┌──
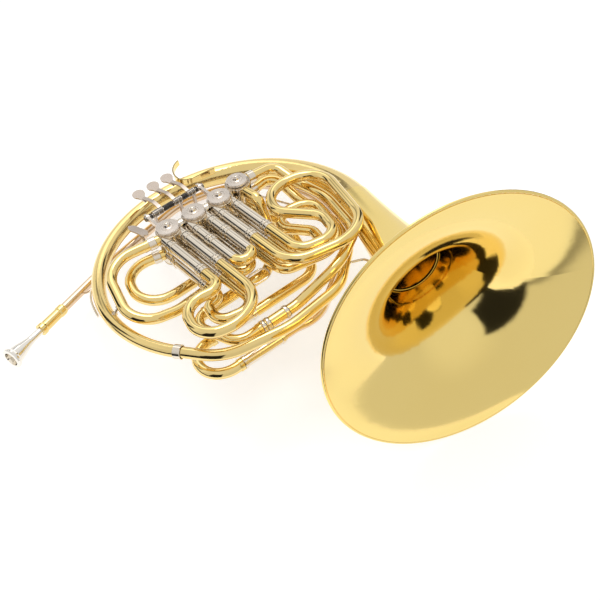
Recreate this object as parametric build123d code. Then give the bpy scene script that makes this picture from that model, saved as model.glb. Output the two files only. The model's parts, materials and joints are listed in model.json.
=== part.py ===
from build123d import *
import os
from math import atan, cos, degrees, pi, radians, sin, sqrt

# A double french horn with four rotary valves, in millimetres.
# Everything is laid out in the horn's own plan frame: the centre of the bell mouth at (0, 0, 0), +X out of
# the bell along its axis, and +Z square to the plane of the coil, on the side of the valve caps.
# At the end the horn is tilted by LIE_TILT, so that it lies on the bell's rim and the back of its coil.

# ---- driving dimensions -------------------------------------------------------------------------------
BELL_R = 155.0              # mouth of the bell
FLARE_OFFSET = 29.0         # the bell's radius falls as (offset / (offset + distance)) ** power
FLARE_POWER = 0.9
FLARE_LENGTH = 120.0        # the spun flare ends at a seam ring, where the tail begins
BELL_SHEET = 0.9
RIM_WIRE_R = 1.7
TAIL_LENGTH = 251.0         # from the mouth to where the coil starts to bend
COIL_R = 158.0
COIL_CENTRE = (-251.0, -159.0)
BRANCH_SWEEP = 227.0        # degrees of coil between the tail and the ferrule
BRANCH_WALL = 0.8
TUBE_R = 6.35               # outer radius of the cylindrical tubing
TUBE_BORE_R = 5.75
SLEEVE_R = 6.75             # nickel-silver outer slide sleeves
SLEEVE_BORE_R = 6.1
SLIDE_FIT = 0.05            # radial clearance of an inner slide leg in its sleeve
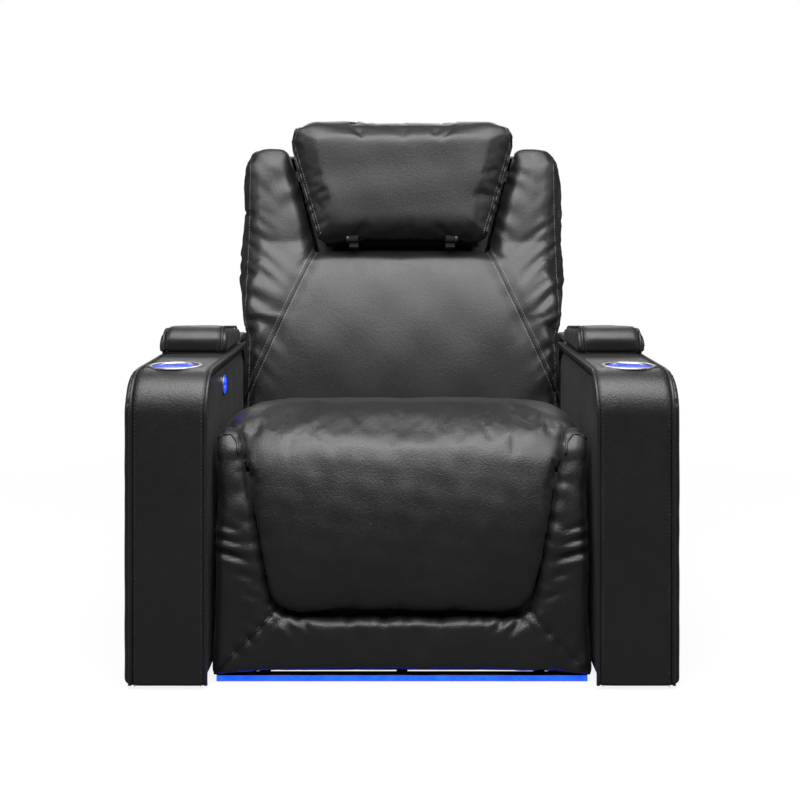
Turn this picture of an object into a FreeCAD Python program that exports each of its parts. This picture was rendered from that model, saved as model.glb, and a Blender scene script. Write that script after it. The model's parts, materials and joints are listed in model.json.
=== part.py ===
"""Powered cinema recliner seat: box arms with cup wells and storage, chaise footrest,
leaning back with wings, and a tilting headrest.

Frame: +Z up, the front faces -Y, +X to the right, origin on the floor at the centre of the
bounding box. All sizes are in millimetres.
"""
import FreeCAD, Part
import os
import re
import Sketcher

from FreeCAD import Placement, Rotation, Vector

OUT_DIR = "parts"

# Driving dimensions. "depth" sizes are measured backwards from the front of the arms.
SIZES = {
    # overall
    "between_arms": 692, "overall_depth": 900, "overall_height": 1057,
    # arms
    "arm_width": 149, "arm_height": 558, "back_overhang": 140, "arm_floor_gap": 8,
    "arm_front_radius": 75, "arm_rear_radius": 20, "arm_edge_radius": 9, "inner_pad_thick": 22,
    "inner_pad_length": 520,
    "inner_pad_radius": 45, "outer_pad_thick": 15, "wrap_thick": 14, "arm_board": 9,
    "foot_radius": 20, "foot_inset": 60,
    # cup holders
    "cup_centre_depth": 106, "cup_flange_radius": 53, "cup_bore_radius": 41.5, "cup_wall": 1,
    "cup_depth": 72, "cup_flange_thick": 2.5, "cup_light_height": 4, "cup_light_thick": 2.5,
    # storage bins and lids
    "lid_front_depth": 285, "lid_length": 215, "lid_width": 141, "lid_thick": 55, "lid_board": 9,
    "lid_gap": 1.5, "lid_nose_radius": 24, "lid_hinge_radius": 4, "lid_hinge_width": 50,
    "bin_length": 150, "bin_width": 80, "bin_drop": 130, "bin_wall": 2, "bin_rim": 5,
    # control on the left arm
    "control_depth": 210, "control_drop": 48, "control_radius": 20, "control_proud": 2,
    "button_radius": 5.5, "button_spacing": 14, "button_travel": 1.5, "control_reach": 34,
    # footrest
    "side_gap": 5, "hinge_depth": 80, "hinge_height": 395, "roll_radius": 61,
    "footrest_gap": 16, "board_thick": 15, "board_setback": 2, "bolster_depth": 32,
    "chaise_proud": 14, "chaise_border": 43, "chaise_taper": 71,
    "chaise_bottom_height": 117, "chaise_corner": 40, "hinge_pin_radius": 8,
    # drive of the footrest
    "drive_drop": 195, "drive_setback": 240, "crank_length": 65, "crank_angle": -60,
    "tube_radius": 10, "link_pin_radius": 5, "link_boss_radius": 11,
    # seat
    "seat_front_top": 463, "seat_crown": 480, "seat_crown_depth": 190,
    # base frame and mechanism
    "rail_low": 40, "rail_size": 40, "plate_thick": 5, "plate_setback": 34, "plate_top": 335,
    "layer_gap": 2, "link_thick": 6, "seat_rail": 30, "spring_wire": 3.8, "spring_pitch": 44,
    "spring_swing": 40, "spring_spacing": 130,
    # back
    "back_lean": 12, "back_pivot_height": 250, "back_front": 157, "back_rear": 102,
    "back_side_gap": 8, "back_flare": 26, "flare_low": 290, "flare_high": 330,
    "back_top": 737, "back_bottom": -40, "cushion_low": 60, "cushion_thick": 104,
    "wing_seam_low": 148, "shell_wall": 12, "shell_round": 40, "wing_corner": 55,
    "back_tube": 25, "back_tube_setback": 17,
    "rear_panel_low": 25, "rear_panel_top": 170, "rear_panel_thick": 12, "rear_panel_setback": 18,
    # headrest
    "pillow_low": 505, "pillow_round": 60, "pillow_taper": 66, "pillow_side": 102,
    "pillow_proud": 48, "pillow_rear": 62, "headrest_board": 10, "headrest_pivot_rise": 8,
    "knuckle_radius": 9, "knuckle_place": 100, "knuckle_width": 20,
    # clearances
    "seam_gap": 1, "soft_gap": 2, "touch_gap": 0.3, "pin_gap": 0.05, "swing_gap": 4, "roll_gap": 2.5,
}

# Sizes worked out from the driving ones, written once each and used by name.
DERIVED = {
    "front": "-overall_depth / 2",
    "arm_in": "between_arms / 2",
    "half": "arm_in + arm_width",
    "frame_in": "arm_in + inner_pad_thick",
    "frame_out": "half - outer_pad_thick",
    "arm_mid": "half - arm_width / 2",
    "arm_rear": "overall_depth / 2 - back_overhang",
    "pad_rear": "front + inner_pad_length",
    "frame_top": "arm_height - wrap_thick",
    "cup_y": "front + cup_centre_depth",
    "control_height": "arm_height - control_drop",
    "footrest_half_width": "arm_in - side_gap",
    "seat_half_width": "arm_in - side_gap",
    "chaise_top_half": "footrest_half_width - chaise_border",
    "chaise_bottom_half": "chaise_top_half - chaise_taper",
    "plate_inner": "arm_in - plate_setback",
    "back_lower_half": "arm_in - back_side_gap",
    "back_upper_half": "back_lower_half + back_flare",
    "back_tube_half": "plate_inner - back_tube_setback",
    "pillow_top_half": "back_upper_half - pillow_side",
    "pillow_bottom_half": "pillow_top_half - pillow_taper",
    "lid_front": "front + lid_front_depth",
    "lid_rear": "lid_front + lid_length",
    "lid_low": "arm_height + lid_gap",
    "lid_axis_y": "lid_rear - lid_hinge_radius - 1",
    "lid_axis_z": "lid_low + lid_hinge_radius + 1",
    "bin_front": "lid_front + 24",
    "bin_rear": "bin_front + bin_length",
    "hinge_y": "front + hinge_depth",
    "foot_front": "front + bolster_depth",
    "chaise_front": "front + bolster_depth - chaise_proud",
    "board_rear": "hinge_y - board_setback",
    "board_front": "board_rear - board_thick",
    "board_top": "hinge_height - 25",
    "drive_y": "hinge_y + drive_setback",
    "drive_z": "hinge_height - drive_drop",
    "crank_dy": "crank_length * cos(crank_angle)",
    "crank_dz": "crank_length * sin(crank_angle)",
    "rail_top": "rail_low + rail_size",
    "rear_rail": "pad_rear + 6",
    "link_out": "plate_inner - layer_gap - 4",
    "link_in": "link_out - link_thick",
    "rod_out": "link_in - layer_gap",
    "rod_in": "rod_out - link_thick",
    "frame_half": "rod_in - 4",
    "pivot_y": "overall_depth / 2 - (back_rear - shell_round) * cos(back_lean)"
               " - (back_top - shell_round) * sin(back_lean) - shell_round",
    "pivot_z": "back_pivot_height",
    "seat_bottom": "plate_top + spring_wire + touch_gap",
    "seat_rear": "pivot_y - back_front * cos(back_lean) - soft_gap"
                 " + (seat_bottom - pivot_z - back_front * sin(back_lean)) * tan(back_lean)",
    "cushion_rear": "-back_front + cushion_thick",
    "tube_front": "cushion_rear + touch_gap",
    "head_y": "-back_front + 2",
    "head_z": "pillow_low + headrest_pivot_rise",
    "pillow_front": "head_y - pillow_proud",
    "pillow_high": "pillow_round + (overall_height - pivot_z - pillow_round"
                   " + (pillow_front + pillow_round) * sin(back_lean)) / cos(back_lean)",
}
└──
_PROBLEM TO WORK ON_
Print the material above verbatim, first line through the line containing "from math import", both included.

_RESPONSE TO THIS TASK_
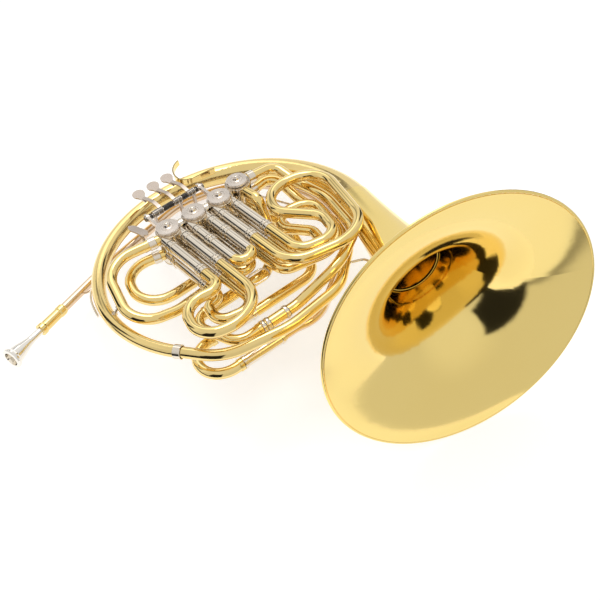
Recreate this object as parametric build123d code. Then give the bpy scene script that makes this picture from that model, saved as model.glb. Output the two files only. The model's parts, materials and joints are listed in model.json.
=== part.py ===
from build123d import *
import os
from math import atan, cos, degrees, pi, radians, sin, sqrt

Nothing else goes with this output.